The original inhabitants of the House are called 'Denizens' and are nearly immortal, though there are a few things that can kill them. Denizens are not supposed to interfere with the normal universe, but they are capable of this to some extent (a Trustee can only interfere in the secondary realms on their "day") and they do. Apart from original House creatures, there are also the 'Piper's Children' and 'Raised Rats' (a group of anthropomorphic rats), which were both brought into the House by an immortal called the Piper, and so-called 'Nithlings'. Nithlings are creatures that come into existence out of the magical substance 'Nothing'; they can kill Denizens and go to the universe freely, becoming sprites. Hordes of Nithlings fight with the Denizens, but there are also Nithlings that are allied with the Denizens and are used, for example, to wreak havoc on Earth.

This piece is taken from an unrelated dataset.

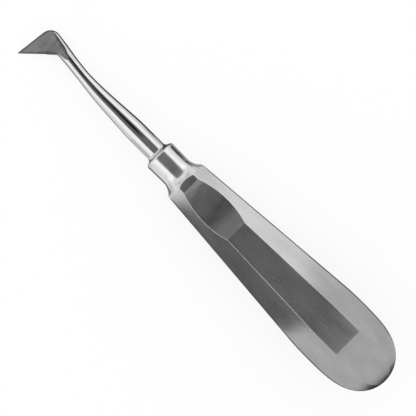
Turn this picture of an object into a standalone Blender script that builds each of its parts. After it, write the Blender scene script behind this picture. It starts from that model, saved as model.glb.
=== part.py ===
"""An angled dental elevator, one piece of stainless steel, lying on a flat of its handle.

Run it with blender --background --python part.py, or from the text editor. Lengths are
in metres. The piece is modelled along its own axis, with x = 0 at the front edge of the
collar, +X towards the butt and +Z out of the flat with the thumb scoop. An empty then
tips that axis, nose down, so that the lower flat of the tapered handle lies level.
"""

import math

import bmesh
import bpy
from mathutils import Matrix, Vector

# Collar and flare
COLLAR_RADIUS = 0.00525
COLLAR_BACK_RADIUS = 0.00515
COLLAR_LENGTH = 0.0072
COLLAR_FRONT_ROUND = 0.0011
COLLAR_FILLET = 0.0015
FLARE_SLOPE = math.radians(46)
FLARE_HOLLOW_RADIUS = 0.0054

# Shank, from the collar to its round end inside the nose
SHANK_ROOT_RADIUS = 0.0033
SHANK_WAIST_RADIUS = 0.00192
SHANK_END_RADIUS = 0.0022
SHANK_TAPER_START = 0.0085
SHANK_TAPER_EASE = 0.2
SHANK_WAIST_START = 0.0325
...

The substance called 'Nothing' causes damage to things in the House and ultimately wipes it out when the Will is complete. One of the Trustees, Tuesday, makes various things out of it using his Key. The Piper creates an army of so-called 'Newniths' from it.

==Books in the series==
The title of each book refers to the trustee who Arthur fights in the novel.

1. Nix, Garth (2003). "Mister Monday"
2. Nix, Garth (2004). "Grim Tuesday"
3. Nix, Garth (2005). "Drowned Wednesday"
4. Nix, Garth (2006). "Sir Thursday"
5. Nix, Garth (2007). "Lady Friday"
6. Nix, Garth (2008). "Superior Saturday"
7. Nix, Garth (2010). "Lord Sunday"

==Possible film adaptation==
In an interview, Garth Nix said that he was willing to sell the rights to studios and directors for an adaptation of the series, if they were "the right person".
His reason is that he does not want to sell it to any studio over concerns that the studio would ruin the film. At the 2012 Texas Book Festival, Nix stated that "(I) have no plans for movies but would like to see a card game."

As of 2019, Herschend Entertainment Studios have secured the film and TV rights to the series, with Nix set to act as executive producer alongside Julie Philips, the vice president of Herschend.